Top tip #6: TIME YOUR RUN/WALK SECTIONS. Use a timer to manage your run/walk for you and lose the watch-checking. Set the timer for your pace: in my case 4 minutes followed by 1 minute and the ‘alarm’ will tell you when to slow down or speed up. That way you can concentrate on the the most important bit: the race itself.
Each 2k of the race was flagged with a sign so I knew when I was entering the very last section. After a steady race my knees were starting to ache and the humidity was sapping my energy. I knew that I wanted to have a fast ‘flying’ finish to boost my time so I was glad that I hadn’t steamed off at the beginning of the race and saved a tiny pocket of energy for the end. At this point I was running with a club runner in a green vest. We were matching each other for pace so I settled in behind her shoulder. At the last bend I took a deep breath, summoned up every last bit of energy I had and sprinted for all I was worth to the finish line! The line of spectators cheered me in and I felt fantastic!
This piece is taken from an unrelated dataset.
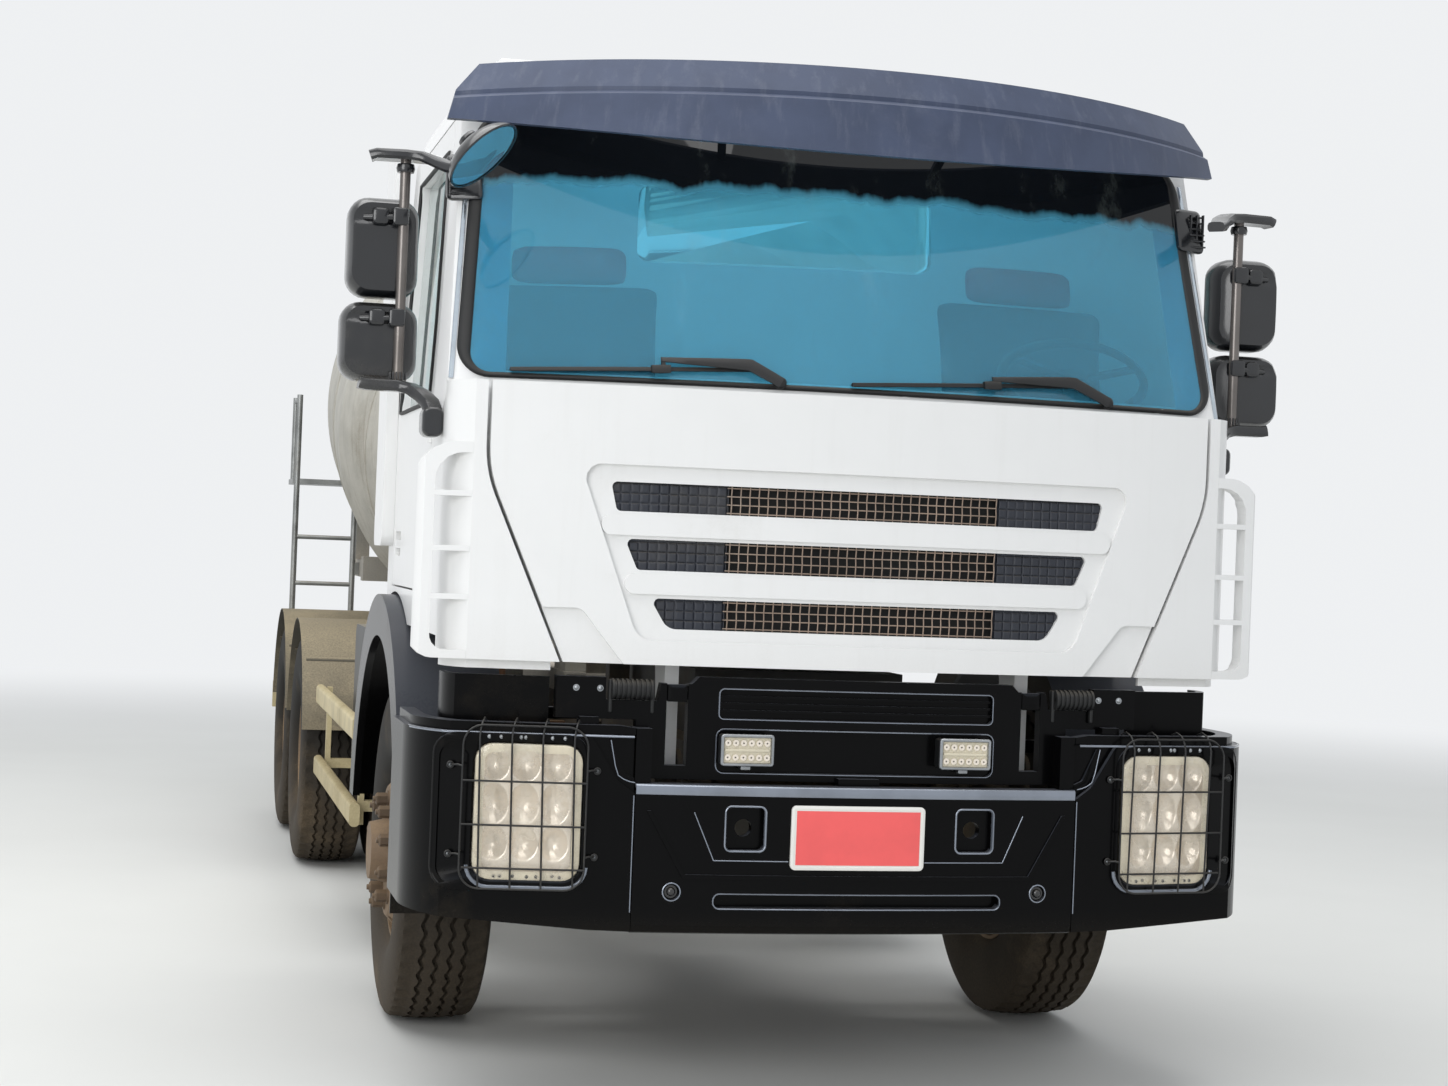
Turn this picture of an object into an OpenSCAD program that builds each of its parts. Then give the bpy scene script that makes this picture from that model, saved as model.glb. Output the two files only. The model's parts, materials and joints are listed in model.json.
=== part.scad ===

Top tip #7: FLYING FINISH! Save a little bit of energy, somewhere deep down, for a flying finish. Sprinting the last few metres will pick up your final time and give you an amazing boost. And if there are any crowds watching, they’ll love you for it and cheer you home!
In the end I ran a personal best of 1 hour 44 seconds – woo hoo! – and had a wonderful morning. I raised money for a charity that I believe in, had fun doing it, and, through training for the race, I’ve improved my running too. I’m even considering entering the Stebbing 10 mile race in November.
But before then I’ve been challenged by the 10k race organiser (posing with me below) to knock that 44 seconds off my 10k time….
If you’re planning on running a 10k race I hope these tips help you! I’d also recommend this article from Runners World.
What are your top tips for running your first 10k? Go ahead and share them in the comments!
P.S. Be sensible and check with your doctor before you start any new exercise plan.